Um demokratische Bildung und Engagement gegen Rechtsextremismus wird es beim größten Projekt des KJR im kommenden Jahr gehen: "Partnerschaft für Demokratie" ist eine bundesweite Initiative, die lokale Akteure wie Städte oder Landkreise bei ihren Projekten finanziell unterstützt. "Bei uns wird dafür eigens eine Person angestellt, die das Konzept ausarbeitet, das Projekt koordiniert und ein Ansprechpartner ist", sagt Spiegelsberger. Genaue Pläne für die Umsetzung der "Partnerschaft für Demokratie" gibt es noch nicht, da die "Koordinierungs- und Fachstelle", wie sie offiziell heißt, noch nicht besetzt ist.

Doch die Pläne für 2019 gehen noch weiter: Auch den Studientag des KJR wird es wieder geben, der in jedem Jahr ein anderes Thema behandelt: "Ich könnte mir Europa oder Demokratie gut vorstellen", sagt Spiegelsberger. Die Jugendlichen sind an diesem Studientag eingeladen, zum Beispiel an Vorträgen von Experten und Diskussionen mit eingeladenen Politikern teilzunehmen. "Das Ganze soll die jungen Leute wiederum zum Engagement anstiften. Wir hoffen, dass sie die Inhalte des Studientags in ihren Gruppen weitergeben und andere zum Nachdenken bringen", erklärt er.

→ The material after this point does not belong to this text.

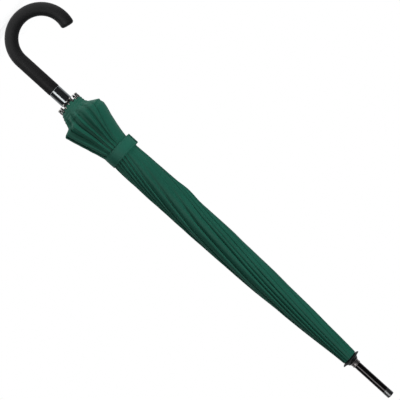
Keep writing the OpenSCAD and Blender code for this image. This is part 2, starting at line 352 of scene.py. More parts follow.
# %% [markdown]
# ## Cloth
#
# The cover is pongee, a thin and dense plain weave with a soft silky sheen. Its
# threads run along each gore and across it, so the weave is read from the
# cloth's own map, which is laid out in metres. Two crossed waves make the
# over-and-under of the threads, and slow noises add handling marks: small
# changes of tone and of gloss, and shallow creases that follow the pleats.

# %% Cloth finish
WAVE_UNIT = 2 * math.pi / 20.0


def woven(name, colour, pitch):
    cloth = Finish(name, colour, 0.55, Specular_IOR_Level=0.26, Sheen_Weight=0.16,
                   Sheen_Roughness=0.42, Sheen_Tint=(0.30, 0.85, 0.66, 1))
    threads = []
    for way in ("X", "Y"):
        wave = cloth.add("TexWave", bands_direction=way)
        wave.inputs["Scale"].default_value = WAVE_UNIT / pitch
        wave.inputs["Distortion"].default_value = 0.6
        wave.inputs["Detail"].default_value = 1.0
        cloth.join(cloth.metres(source="UV"), wave.inputs["Vector"])
        threads.append(wave.outputs["Fac"])
    weave = cloth.maths("MULTIPLY", *threads)
    slow = cloth.noise(26, 5, (1, 1, 0.4))
    slub = cloth.noise(900, 2, (1, 0.04, 1), "UV")
    tone = cloth.maths("ADD", cloth.maths("MULTIPLY", slow, 0.72),
                       cloth.maths("ADD", cloth.maths("MULTIPLY", weave, 0.10),
                                   cloth.maths("MULTIPLY", slub, 0.18)))
    cloth.colour(tone, [(0.25, tuple(c * 0.80 for c in colour)),
                        (0.50, colour),
                        (0.75, tuple(c * 1.22 for c in colour))])
    cloth.gloss(cloth.noise(70, 4), 0.46, 0.66)
    cloth.relief(cloth.noise(60, 4, (1, 1, 0.12)), 0.0010, 0.35)
    cloth.relief(weave, 0.00006, 0.30)
    return cloth


canopy_cloth = woven("canopy_cloth", (0.017, 0.128, 0.086), 0.00042)
strap_cloth = woven("strap_cloth", (0.022, 0.146, 0.101), 0.00042)
thread_cloth = Finish("stitch_thread", (0.020, 0.085, 0.062), 0.5, Sheen_Weight=0.3)
twist = thread_cloth.noise(2600, 3)
thread_cloth.colour(twist, shades((0.022, 0.090, 0.066), 0.6, 1.0, 1.5))
thread_cloth.relief(twist, 0.00006, 0.6)
print("cloth finishes ready")

# %% Finishes on the frame's own pieces
FRAME_FINISH = {"shaft_tube": shaft_lacquer, "runner": hub_nylon, "crown_notch": hub_nylon,
                "crown_wire": spring_steel, "closed_catch": spring_steel,
                "open_catch": spring_steel}
for number in range(1, RIBS + 1):
    FRAME_FINISH[f"rib_{number:02d}"] = rib_lacquer
    FRAME_FINISH[f"stretcher_{number:02d}"] = stretcher_lacquer
for node, finish in FRAME_FINISH.items():
    NODES[node].data.materials.clear()
    NODES[node].data.materials.append(finish.mat)
print("painted", len(FRAME_FINISH), "frame pieces")

# %% [markdown]
# ## Turned pieces
#
# The collar, cap, ferrule and end bit are all turned on the shaft's axis. On a
# real lathe the tool follows an outline. Here a ring of edges is added at the
# outline's first point, and is extruded and resized from point to point. Where
# the outline returns to its start the piece is a tube, and its first and last
# rings are merged. A small bevel can break the sharp edges, because a crisp edge
# that catches no light looks drawn; of these pieces only the ferrule gets one.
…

All diese Projekte möchte Spiegelsberger bis März 2020 umsetzen, bis dahin ist seine jetzige Stelle als Geschäftsführer befristet. "Ich habe hier in Ebersberg Handlungsspielraum gesehen und ich verfüge über das nötige Handwerkszeug", sagt er. Im Januar steht ein Hüttenwochenende mit dem gesamten Team an. Bis dahin will er sich mit den Abläufen in der Geschäftsstelle vertraut machen. "Ich habe richtig Lust, beim KJR ordentlich mit anzupacken."